Thanks to the preserved canons of the Council of Narbonne of 590, a good deal can be known about surviving Gothic Pagan beliefs and practices in Visigothic Septimania. The Council may have been responding in part to the orders of the Third Council of Toledo, which found "the sacrilege of idolatry firmly implanted throughout almost the whole of Iberia and Septimania." The traditional Roman practice of not working Thursdays in honour of Jupiter was still prevalent. The council set down penance to be done for not working on Thursday save for church festivals and commanded the practice of Martin of Braga, rest from rural work on Sundays, to be adopted. Also punished by the council were fortunetellers, who were publicly lashed and sold into slavery.
Different theories exist concerning the nature of the frontier between Visigothic Septimania and Frankish Gaul. On the one hand, cultural exchange is generally reputed to have been minimal, but the level of trading activity has been disputed. There have been few to no objects of Neustrian, Austrasian, or Burgundian provenance discovered in Septimania. However, a series of Germanic sarcophagi of a unique regional style, variously labelled Visigothic, Aquitainian, or southwestern Gallic, are prevalent on both sides of the Septimanian border. These sarcophagi are made of locally quarried marble from Saint-Béat and are of varied design, but with generally flat relief which distinguishes them from ancient Roman sarcophagi. Their production has been dated to either the 5th, 6th, or 7th century, with the second of these being considered the most likely today. However, if they were made in the 5th century, while both Aquitaine and Septimani were in Visigothic hands, their existence provides no evidence for a cultural osmosis across the Gothic-Frankish frontier.

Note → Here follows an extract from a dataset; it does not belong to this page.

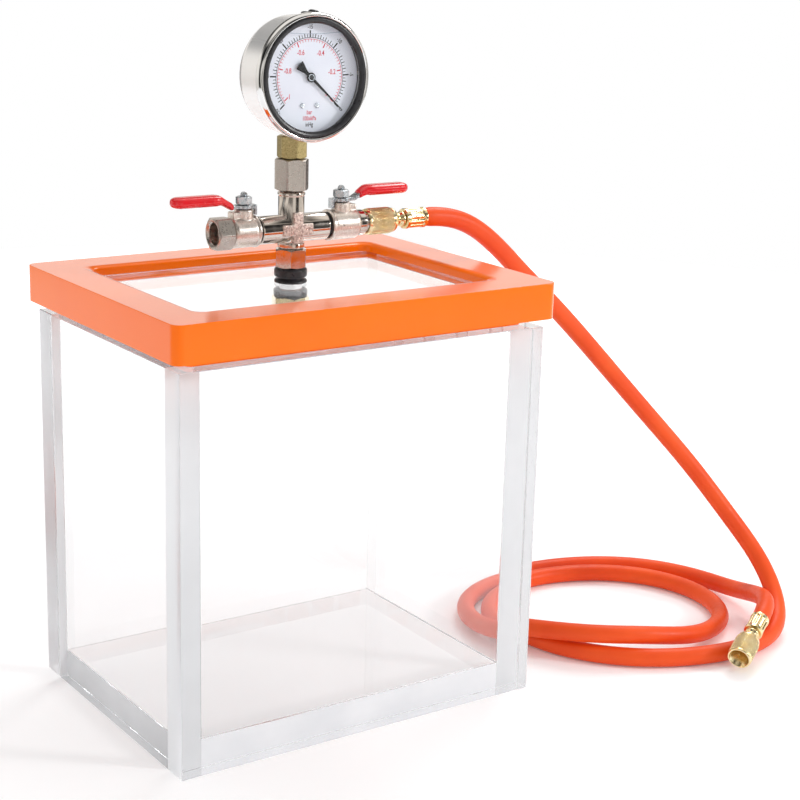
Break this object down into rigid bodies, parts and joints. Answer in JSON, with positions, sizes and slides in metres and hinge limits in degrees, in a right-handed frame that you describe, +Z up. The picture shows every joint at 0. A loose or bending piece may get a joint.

A unique style of orange pottery was common in the 4th and 5th centuries in southern Gaul, but the later examples culled from Septimania are more orange than their cousins from Aquitaine and Provence and are not found commonly outside of Septimania, a strong indicator that there was little commerce over the frontier or at its ports. In fact, Septimania helped to isolate both Aquitaine and Iberia from the rest of the Mediterranean world.
Coinage of the Visigothic Kingdom of Hispania did not circulate in Gaul outside of Septimania and Frankish coinage did not circulate in the Visigothic Kingdom, including Septimania. If there had been a significant amount of commerce over the frontier, the monies paid had to have been melted down immediately and re-minted as foreign coins have not been preserved across the frontier.